The record additionally shows that on January 2, 2020, Palma filed suit against the Harris County Appraisal District and the Harris County Tax Assessor Collector in the 270th District Court of Harris County, Texas, Cause No. 2020-00039 (hereafter referred to as “2020 case”). Dedra Davis is, and was at the time the 2020 case was filed, the State District Judge for the 270th District Court of Harris County, Texas. In the Original Petition he filed in the 2020 case, Palma challenged the 2019 taxes on the Property, alleging that the Harris County Appraisal District had “never stated why” the Property is “not ‘exempt as required' under the Texas Constitution, ” the Harris County Appraisal District “has never definitively stated, nor has it ever agreed with, what the definition of the legal phrase ‘located in this state' means.” (Document No. 8-1 at 1, 2). In his “Prayer” for relief, Palma asked in the 2020 case that the court:
1) Write a legal decision of what property is exempt under the Organic Laws of this Country,
2) Draw a legal conclusion of what “located in this state” means as the appellate courts have done[;] and
3) order the deferment of the delinquency date of alleged ad valorem taxes due until such time as the foregoing has occurred and this case has run its course through the state district and appeals courts[, ] if any.(Document No. 8-1 at 3). The Harris County Appraisal District filed a Motion for Summary Judgment in the 2020 case, which Judge Davis granted on June 9, 2020, in a short order which stated that the Property “should be included on the appraisal records for the 2019 tax year.” (Document No. 8-5). Palma thereafter filed a request for findings of fact and conclusions of law in the 2020 case. (Document No. 8-6). As of this date, no action has been taken in the 2020 case on Palma's request for findings of fact and conclusions of law. In addition, it appears that no appeal has been filed in the 2020 case.

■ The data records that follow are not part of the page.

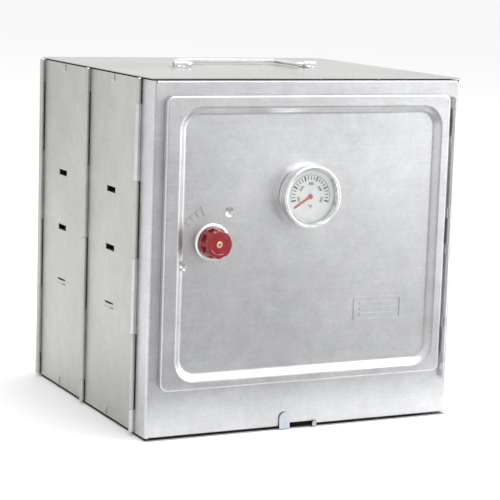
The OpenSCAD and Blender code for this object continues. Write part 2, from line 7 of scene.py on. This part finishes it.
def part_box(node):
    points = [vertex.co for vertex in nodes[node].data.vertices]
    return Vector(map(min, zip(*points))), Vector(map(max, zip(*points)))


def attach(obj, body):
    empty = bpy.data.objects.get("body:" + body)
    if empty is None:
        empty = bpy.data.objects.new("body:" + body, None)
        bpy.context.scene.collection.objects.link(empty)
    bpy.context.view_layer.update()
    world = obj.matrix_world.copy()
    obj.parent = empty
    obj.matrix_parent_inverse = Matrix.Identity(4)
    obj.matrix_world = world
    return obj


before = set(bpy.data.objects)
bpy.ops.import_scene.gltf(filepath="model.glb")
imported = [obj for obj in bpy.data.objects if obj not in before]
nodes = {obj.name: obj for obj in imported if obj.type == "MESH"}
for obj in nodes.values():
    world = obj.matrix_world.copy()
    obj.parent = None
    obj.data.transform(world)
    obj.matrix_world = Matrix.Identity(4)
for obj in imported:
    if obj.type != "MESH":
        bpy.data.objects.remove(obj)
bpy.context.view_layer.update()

MM = 0.001
scene = bpy.context.scene

# ------------------------------------------------------------------ camera
yaw, pitch, roll = math.radians(26.47), math.radians(-9.20), math.radians(1.92)
fw = Vector((math.sin(yaw)*math.cos(pitch), math.cos(yaw)*math.cos(pitch), math.sin(pitch)))
right = Vector((math.cos(yaw), -math.sin(yaw), 0))
up = right.cross(fw)
cx = math.cos(roll)*right + math.sin(roll)*up
cy = -math.sin(roll)*right + math.cos(roll)*up
cam_data = bpy.data.cameras.new("camera")
cam_data.lens = 133.49
cam_data.sensor_width = 36
cam_data.sensor_fit = "HORIZONTAL"
cam_data.clip_start = 0.05
cam_data.clip_end = 200
cam = bpy.data.objects.new("camera", cam_data)
m = Matrix((cx, cy, -fw)).transposed().to_4x4()
m.translation = Vector((-0.747, -1.522, 0.411))
cam.matrix_world = m
scene.collection.objects.link(cam)
scene.camera = cam
scene.view_settings.view_transform = "Standard"
scene.view_settings.look = "None"

# ------------------------------------------------------------- node helpers
class Mat:
    def __init__(self, name):
        self.m = bpy.data.materials.new(name)
        self.m.use_nodes = True
        self.t = self.m.node_tree
        self.b = self.t.nodes["Principled BSDF"]
        self.co = self.t.nodes.new("ShaderNodeTexCoord")

    def node(self, kind, **kw):
        n = self.t.nodes.new(kind)
        for k, v in kw.items():
            setattr(n, k, v)
        return n

    def link(self, a, b):
        self.t.links.new(a, b)

    def set(self, **kw):
        names = {"base": "Base Color", "metal": "Metallic", "rough": "Roughness", "coat": "Coat Weight",
                 "coat_rough": "Coat Roughness", "ior": "IOR", "spec": "Specular IOR Level",
                 "trans": "Transmission Weight", "aniso": "Anisotropic", "alpha": "Alpha"}
        for k, v in kw.items():
            s = self.b.inputs[names[k]]
            s.default_value = (*v, 1.0) if k == "base" else v
        return self

    def mapped(self, scale, loc=(0, 0, 0), rot=(0, 0, 0)):
        mp = self.node("ShaderNodeMapping")
        mp.inputs["Scale"].default_value = scale
        mp.inputs["Location"].default_value = loc
        mp.inputs["Rotation"].default_value = rot
        self.link(self.co.outputs["Object"], mp.inputs["Vector"])
        return mp.outputs["Vector"]

    def noise(self, vec, scale, detail=3.0, rough=0.5, dist=0.0):
        n = self.node("ShaderNodeTexNoise")
        n.inputs["Scale"].default_value = scale
        n.inputs["Detail"].default_value = detail
        n.inputs["Roughness"].default_value = rough
        n.inputs["Distortion"].default_value = dist
        self.link(vec, n.inputs["Vector"])
        return n.outputs["Fac"]

    def voronoi(self, vec, scale, feature="F1", out="Distance"):
        n = self.node("ShaderNodeTexVoronoi", feature=feature)
        n.inputs["Scale"].default_value = scale
        self.link(vec, n.inputs["Vector"])
        return n.outputs[out]

    def ramp(self, fac, stops, interp="LINEAR"):
        n = self.node("ShaderNodeValToRGB")
        n.color_ramp.interpolation = interp
        e = n.color_ramp.elements
        while len(e) < len(stops):
            e.new(0.5)
        for el, (p, c) in zip(e, stops):
            el.position = p
            el.color = (c, c, c, 1) if isinstance(c, (int, float)) else (*c, 1)
        self.link(fac, n.inputs["Fac"])
        return n.outputs["Color"]

    def math(self, op, a, b=None, clamp=False):
        n = self.node("ShaderNodeMath", operation=op, use_clamp=clamp)
        for i, v in enumerate((a, b)):
            if v is None:
                continue
            if isinstance(v, (int, float)):
                n.inputs[i].default_value = v
            else:
                self.link(v, n.inputs[i])
        return n.outputs[0]

    def mix(self, fac, a, b, blend="MIX"):
        n = self.node("ShaderNodeMix", data_type="RGBA", blend_type=blend)
        for s, v in ((n.inputs["Factor"], fac), (n.inputs["A"], a), (n.inputs["B"], b)):
            if isinstance(v, (int, float)):
                if s.name == "Factor":
                    s.default_value = v
                else:
                    s.default_value = (v, v, v, 1)
            elif isinstance(v, tuple):
                s.default_value = (*v, 1)
            else:
                self.link(v, s)
        # the RGBA sockets come after the float and vector ones
        return [o for o in n.outputs if o.type == "RGBA"][0]

    def sep(self):
        n = self.node("ShaderNodeSeparateXYZ")
        self.link(self.co.outputs["Object"], n.inputs[0])
        return n.outputs

    def bump(self, height, strength, dist, normal=None):
        n = self.node("ShaderNodeBump")
        n.inputs["Strength"].default_value = strength
        n.inputs["Distance"].default_value = dist
        self.link(height, n.inputs["Height"])
        if normal is not None:
            self.link(normal, n.inputs["Normal"])
        return n.outputs["Normal"]

    def to(self, out, name):
        self.link(out, self.b.inputs[name])


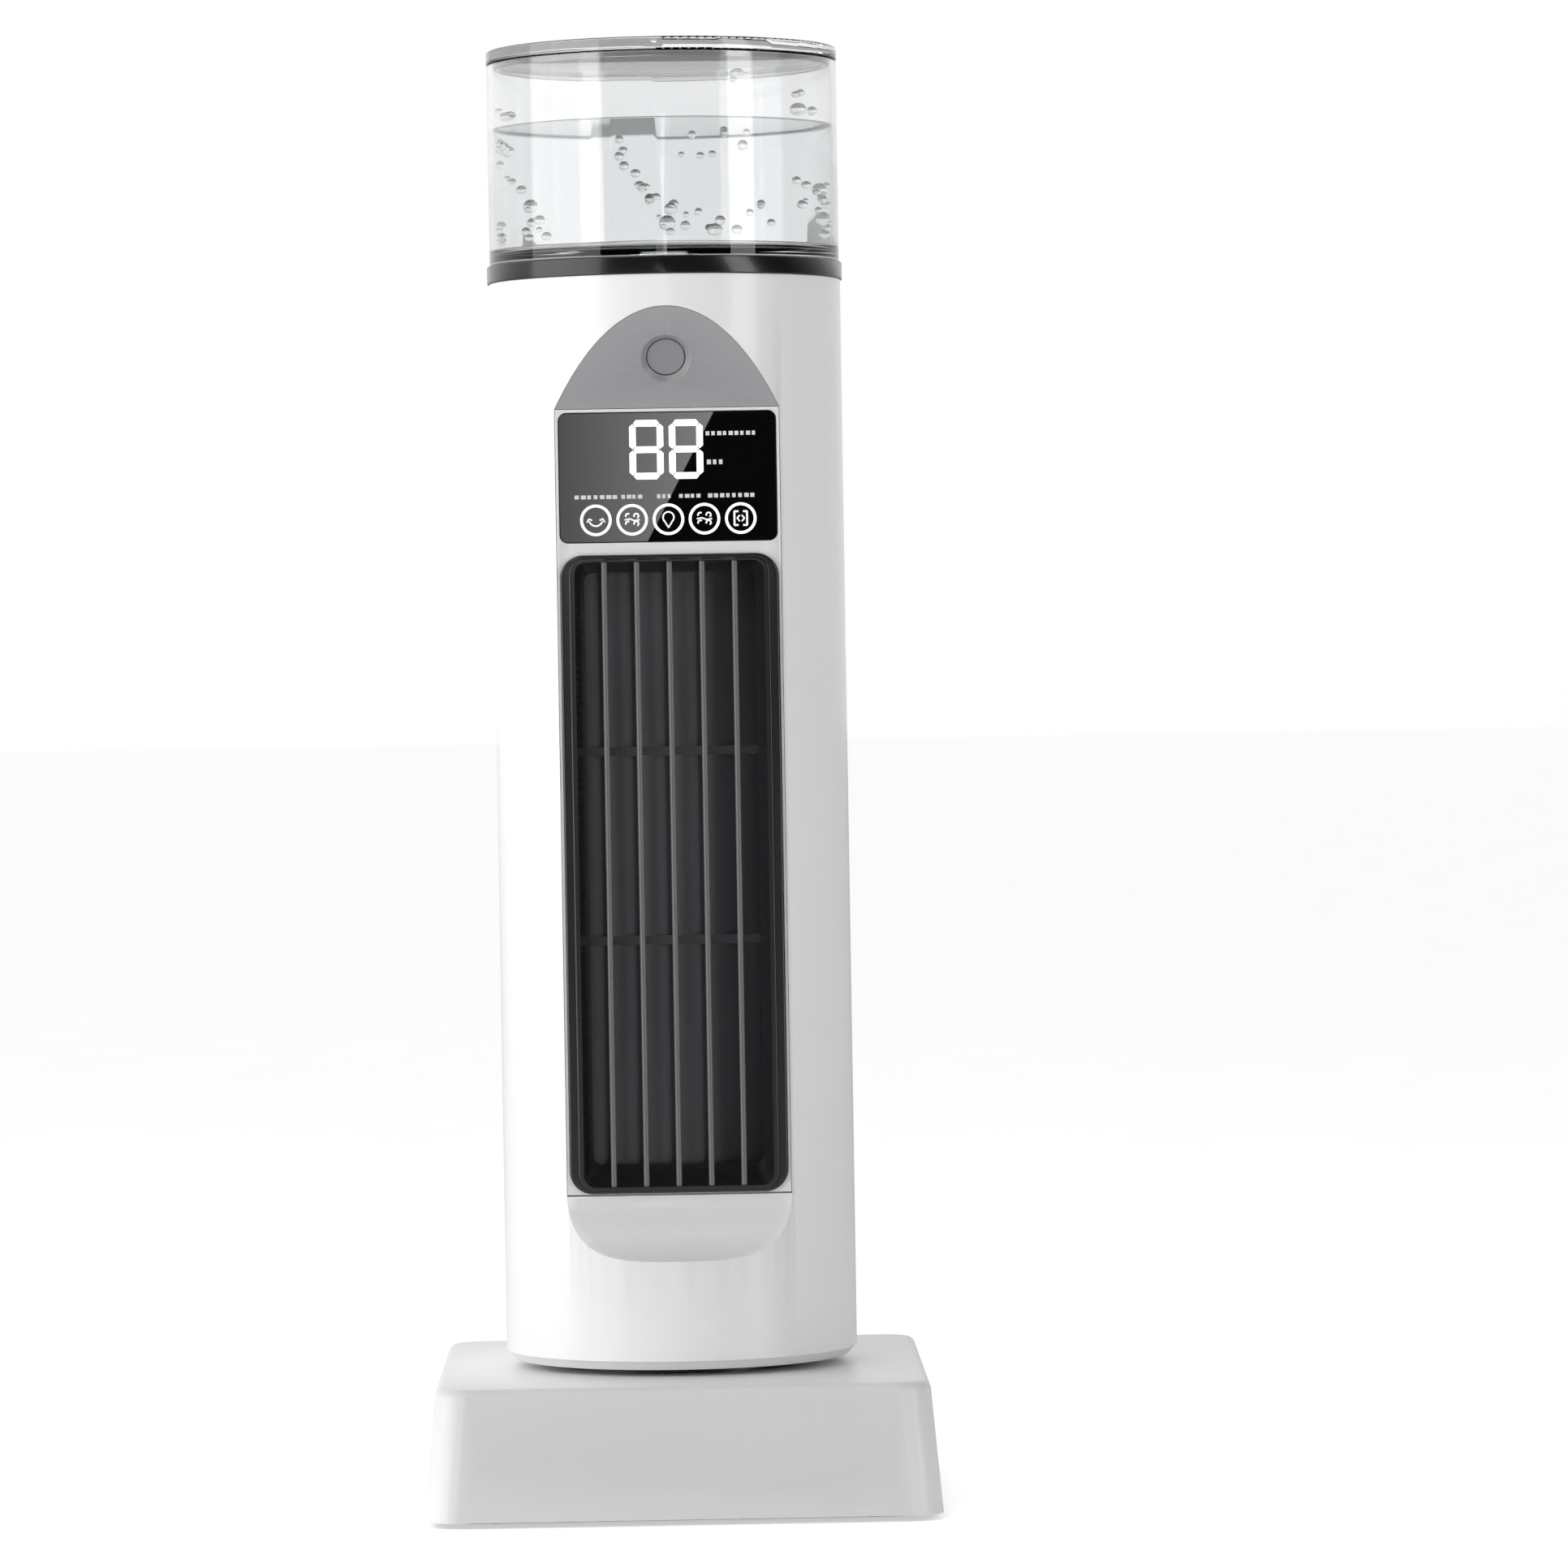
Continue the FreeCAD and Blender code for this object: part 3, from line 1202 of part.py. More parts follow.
def lid_seal():
    return tube(tank_r - tank_wall - play_gap, plug_r + thread_gap, lid_z - 1.6, lid_z - 0.5)


PIECES = [
    base_cover, base_plate, rubber_feet, base_screws, ballast_plate, cord_gland, turntable_ring,
    swing_motor, swing_motor_screws, swing_shaft, swing_pinion, swing_gear, hub_clip, swivel_hub, hub_screws,
    tip_plunger, tip_switch, tip_spring,
    column_floor, front_shell, rear_cover, shell_screws, dust_filter,
    front_bezel, display_lens, arch_panel, power_button, power_switch, outlet_grille, guide_vanes,
    heater_frame, heater_fins, ceramic_bars, thermal_cutout,
    fan_housing, housing_screws, fan_wheel, fan_motor, motor_screws, motor_shaft, wheel_axle, upper_bearing,
    power_board, control_board, led_display, ir_receiver, panel_screws,
    top_deck, atomizer, collar_ring, water_tank, valve_cap, valve_plunger, tank_lid, lid_seal,
]

os.makedirs("parts", exist_ok=True)
for make in PIECES:
    save(make.__name__, make())
print("overall height", round(lid_z + lid_thick, 2))
print("pinion centre y", round(pinion_y, 3), "gear", round(gear_z, 2), round(gear_top_z, 2))
print("gland", gland_x, round(wall_back_y, 3), round(gland_z, 2), "gland y1",
      round(wall_back_y + gland_flange_r * base_lean / base_height + thread_gap + 0.7, 3))
print("arch normal", [round(c, 5) for c in arch_normal], "button", [round(c, 2) for c in button_centre])
print("switch underside", round(tip_switch_z, 3), "tank", round(tank_z, 2), round(tank_top_z, 2))
print("face", round(face_z, 2), "grille", round(grille_z0, 2), round(grille_z1, 2), "display",
        round(display_z0, 2),
      round(display_z1, 2), "arch", round(arch_z0, 2), round(arch_z1, 2), "shell top", round(shell_top_z,
              2))
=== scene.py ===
# %% [markdown]
# # A tower heater with a water tank
# The engineering model gives every solid piece its exact shape.  This lesson adds
# what makes it look real: surfaces, printed marks, water, bubbles and studio light.

# %% load the model
import json
import math
import random

import bpy
from mathutils import Matrix, Vector


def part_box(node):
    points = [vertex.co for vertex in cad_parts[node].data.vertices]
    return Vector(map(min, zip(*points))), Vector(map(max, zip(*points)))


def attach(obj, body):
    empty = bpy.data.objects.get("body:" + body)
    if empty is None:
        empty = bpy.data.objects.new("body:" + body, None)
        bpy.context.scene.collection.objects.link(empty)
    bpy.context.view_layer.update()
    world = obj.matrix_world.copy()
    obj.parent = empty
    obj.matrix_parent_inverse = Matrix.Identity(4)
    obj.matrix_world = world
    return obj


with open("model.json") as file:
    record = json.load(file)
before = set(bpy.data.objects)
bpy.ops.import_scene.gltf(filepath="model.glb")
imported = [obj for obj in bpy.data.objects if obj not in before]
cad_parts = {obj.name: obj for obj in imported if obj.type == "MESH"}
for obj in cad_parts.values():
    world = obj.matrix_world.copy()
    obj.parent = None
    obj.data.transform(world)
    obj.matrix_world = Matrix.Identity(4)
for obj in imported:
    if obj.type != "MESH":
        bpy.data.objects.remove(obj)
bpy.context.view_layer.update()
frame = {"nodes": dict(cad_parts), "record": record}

scene = bpy.context.scene
scene.view_settings.view_transform = "Standard"
nodes = frame["nodes"]
MM = 0.001
print("pieces in the model:", len(nodes))

# %% [markdown]
# ## Smooth curves, crisp corners
# The model arrives as flat triangles.  A small modifier welds their shared points
# and shades gentle angles as one curve, while true corners stay sharp.

# %% smoothing modifier
weld_reach = 1e-6


def smoothing_group(limit_deg=32):
    group = bpy.data.node_groups.new("smooth_gentle_edges", "GeometryNodeTree")
    group.interface.new_socket("Geometry", in_out="INPUT", socket_type="NodeSocketGeometry")
    group.interface.new_socket("Geometry", in_out="OUTPUT", socket_type="NodeSocketGeometry")
    new = group.nodes.new
    start, end = new("NodeGroupInput"), new("NodeGroupOutput")
    weld, smooth, crisp = (new(kind) for kind in (
        "GeometryNodeMergeByDistance", "GeometryNodeSetShadeSmooth", "GeometryNodeSetShadeSmooth"))
    angle, compare = new("GeometryNodeInputMeshEdgeAngle"), new("ShaderNodeMath")
    weld.inputs["Distance"].default_value = weld_reach
    compare.operation = "GREATER_THAN"
    compare.inputs[1].default_value = math.radians(limit_deg)
    crisp.domain = "EDGE"
    crisp.inputs["Shade Smooth"].default_value = False
    link = group.links.new
    link(start.outputs[0], weld.inputs["Geometry"])
    link(weld.outputs["Geometry"], smooth.inputs["Geometry"])
    link(smooth.outputs["Geometry"], crisp.inputs["Geometry"])
    link(angle.outputs["Unsigned Angle"], compare.inputs[0])
    link(compare.outputs[0], crisp.inputs["Selection"])
    link(crisp.outputs["Geometry"], end.inputs[0])
    return group


smooth_edges = smoothing_group()
for piece in nodes.values():
    piece.modifiers.new("smooth", "NODES").node_group = smooth_edges
print("smoothed pieces:", len(nodes))

# %% [markdown]
# ## One shared recipe for moulded surfaces
# Real plastic is never one flat colour.  This group makes three things that every
# material can use: a soft cloudy tone, a mask of worn edges, and a fine bumpy normal.

# %% surface recipe
def surface_group():
    group = bpy.data.node_groups.new("surface_detail", "ShaderNodeTree")
    sockets = [("Cloud Scale", "NodeSocketFloat", 14.0), ("Grain Scale", "NodeSocketFloat", 900.0),
               ("Bump", "NodeSocketFloat", 0.05), ("Stretch", "NodeSocketVector", (1.0, 1.0, 1.0))]
    for name, kind, value in sockets:
        group.interface.new_socket(name, in_out="INPUT", socket_type=kind).default_value = value
    for name, kind in (("Cloud", "NodeSocketFloat"), ("Edge", "NodeSocketFloat"),
            ("Normal", "NodeSocketVector")):
        group.interface.new_socket(name, in_out="OUTPUT", socket_type=kind)
    new, link = group.nodes.new, group.links.new
    start, end = new("NodeGroupInput"), new("NodeGroupOutput")
    place, stretch = new("ShaderNodeTexCoord"), new("ShaderNodeVectorMath")
    cloud, grain, shape, bump = (new(kind) for kind in (
        "ShaderNodeTexNoise", "ShaderNodeTexNoise", "ShaderNodeNewGeometry", "ShaderNodeBump"))
    edge = new("ShaderNodeMapRange")
    stretch.operation = "MULTIPLY"
    cloud.inputs["Detail"].default_value = 4.0
    grain.inputs["Detail"].default_value = 2.0
    bump.inputs["Distance"].default_value = 0.0002
    edge.inputs["From Min"].default_value = 0.52
    edge.inputs["From Max"].default_value = 0.62
    link(place.outputs["Object"], stretch.inputs[0])
    link(start.outputs["Stretch"], stretch.inputs[1])
    link(stretch.outputs[0], cloud.inputs["Vector"])
    link(stretch.outputs[0], grain.inputs["Vector"])
    link(start.outputs["Cloud Scale"], cloud.inputs["Scale"])
    link(start.outputs["Grain Scale"], grain.inputs["Scale"])
    link(start.outputs["Bump"], bump.inputs["Strength"])
    link(grain.outputs["Fac"], bump.inputs["Height"])
    link(shape.outputs["Pointiness"], edge.inputs["Value"])
    link(cloud.outputs["Fac"], end.inputs["Cloud"])
    link(edge.outputs["Result"], end.inputs["Edge"])
    link(bump.outputs["Normal"], end.inputs["Normal"])
    return group


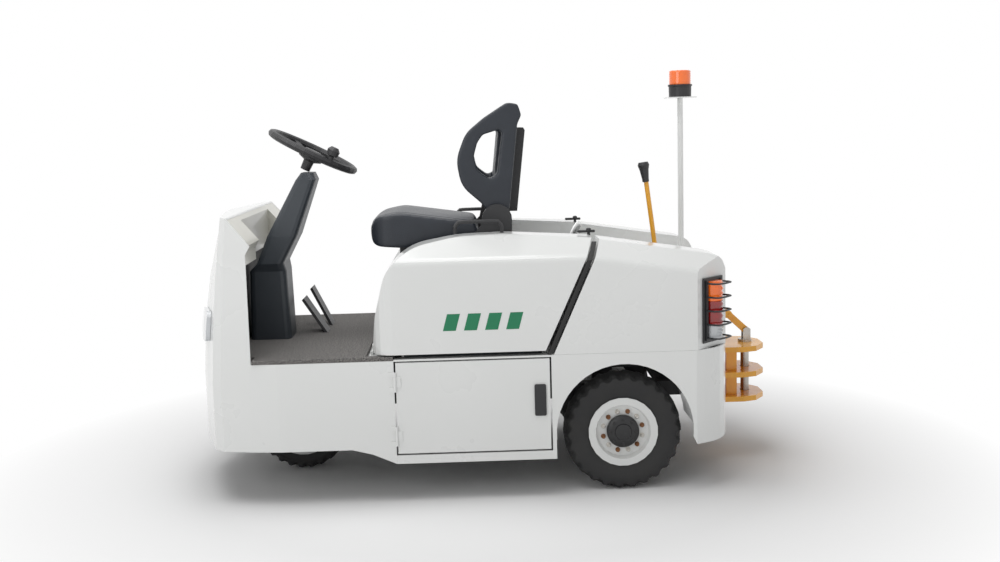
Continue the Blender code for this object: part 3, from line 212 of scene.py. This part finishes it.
white_paint = finish("white_paint", (0.80, 0.81, 0.80), (0.72, 0.73, 0.71),
                     0.28, 0.1, (2.5, 0.25), (60, 0.0002), 0, 0.5)
cream_paint = finish("cream_paint", (0.72, 0.71, 0.64), (0.62, 0.61, 0.55),
                     0.35, 0.1, (6, 0.3), (90, 0.0002), 0, 0.3)
moulded_black = finish("moulded_black", (0.018, 0.018, 0.020), (0.035, 0.035, 0.037),
                       0.45, 0.15, (9, 0.5), (700, 0.0004))
column_plastic = finish("column_plastic", (0.032, 0.040, 0.050), (0.050, 0.058, 0.068),
                        0.42, 0.12, (7, 0.5), (900, 0.0004))
board_black = finish("board_black", (0.010, 0.010, 0.010), (0.022, 0.022, 0.022),
                     0.65, 0.15, (8, 0.5), (200, 0.0004))
frame_paint = finish("frame_paint", (0.022, 0.022, 0.024), (0.050, 0.046, 0.042),
                     0.5, 0.2, (9, 0.6), (160, 0.0004))
bare_steel = finish("bare_steel", (0.48, 0.46, 0.43), (0.30, 0.27, 0.24),
                    0.35, 0.25, (14, 0.7), (240, 0.0002), 1.0)
yellow_paint = finish("yellow_paint", (0.86, 0.40, 0.015), (0.62, 0.26, 0.012),
                      0.32, 0.15, (12, 0.4), (120, 0.0003), 0, 0.4)
seat_vinyl = finish("seat_vinyl", (0.012, 0.016, 0.024), (0.024, 0.030, 0.040),
                    0.38, 0.15, (10, 0.5), (420, 0.0008))
tyre_rubber = finish("tyre_rubber", (0.014, 0.014, 0.015), (0.034, 0.033, 0.031),
                     0.68, 0.2, (10, 0.6), (300, 0.0005))
amber_lens = finish("amber_lens", (0.90, 0.16, 0.010), (0.70, 0.08, 0.006),
                    0.12, 0.05, (20, 0.3), (60, 0.0002), 0, 0.8, 0.15)
red_lens = finish("red_lens", (0.36, 0.012, 0.012), (0.22, 0.006, 0.008),
                  0.12, 0.05, (20, 0.3), (60, 0.0002), 0, 0.8)
clear_lens = finish("clear_lens", (0.62, 0.64, 0.66), (0.45, 0.47, 0.49),
                    0.1, 0.05, (26, 0.5), (80, 0.0002), 0, 0.8)
green_film = finish("green_film", (0.004, 0.20, 0.085), (0.006, 0.16, 0.070),
                    0.35, 0.1, (9, 0.3), (80, 0.0001))
loop_mat = finish("loop_mat", (0.020, 0.020, 0.021), (0.42, 0.40, 0.38),
                  0.9, 0.1, (240, 0.95), (420, 0.0040))
zinc = finish("zinc", (0.62, 0.60, 0.56), (0.45, 0.43, 0.40), 0.3, 0.2, (40, 0.5), (200, 0.0001), 1.0)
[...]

Certainly in the 2020 case, and less directly in the 2019 case, Palma sought the relief from the state courts that he now seeks in this case - an explanation and delineation of what property is “exempt” from taxes under § 11.01 of the Texas Tax Code and Article VIII, § 1(b) of the Texas Constitution, and what property is, and can be considered “located in this state” under § 11.01 of the Texas Tax Code and Article VIII, § 1(b) of the Texas Constitution. The state courts did not address those issues directly, but did determine that the Property is, and has been, properly included in the appraisal records for tax years 2018 and 2019. That the state district courts did not explain their decisions in a manner requested by Palma does not give rise to a separate claim herein, particularly given that the relief sought herein is inextricably intertwined with the merits of the 2019 case and the 2020 case. Rooker-Feldman dictates that the Court decline to exercise subject matter jurisdiction over the claims raised by Palma in this case. See Palma v. Luker, Civil Action No. H-18-0335, 2019 WL 1330332, at *4 (S.D. Tex. Mar. 25, 2019) (where essential aspect of Palma's claim(s) was tax dispute about property taxes on 5026 Autumn Forest Drive, Houston, Texas, for 2015, 2016 and 2017, Rooker-Feldman doctrine precluded the exercise of subject matter jurisdiction), reconsideration denied, No. CV H-18-0335, 2019 WL 12117151 (S.D. Tex. Apr. 4, 2019), and appeal dismissed, No. 19-20193, 2019 WL 4667550 (5th Cir. June 13, 2019); Hutchings, 2020 WL 4289383 at *5 (concluding that Rooker-Feldman doctrine precluded subject matter jurisdiction over plaintiff's complaints about his property taxes). It is, therefore
RECOMMENDED that Defendants' Motions to Dismiss (Document Nos. 7 and 8 in Civil Action No. H-20-2741 and Document Nos. 9 & 15 in Civil Action No. H-20-2743) all be GRANTED and this case be DISMISSED WITH PREJUDICE for lack of subject matter jurisdiction.
The Clerk shall file this instrument and provide a copy to all counsel and unrepresented parties of record. Within fourteen (14) days after being served with a copy, any party may file written objections pursuant to 28 U.S.C. § 636(b)(1)(c), Fed.R.Civ.P. 72(b) to the Recommendation made herein as to Defendants' Motion to Dismiss. Failure to file objections within such period shall bar an aggrieved party from attacking factual findings on appeal. Thomas v. Arn, 474 U.S. 140 (1985); Ware v. King, 694 F.2d 89 (5th Cir. 1982), cert. denied, 461 U.S. 930 (1983); Nettles v. Wainwright, 677 F.2d 404 (5th Cir. 1982) (en banc). Moreover, absent plain error, failure to file objections within the fourteen day period bars an aggrieved party from attacking conclusions of law on appeal. Douglass v. United Services Automobile Association, 79 F.3d 1415, 1429 (5th Cir. 1996). The original of any written objections shall be filed with the United States District Clerk, P.O. Box 61010, Houston, Texas 77208.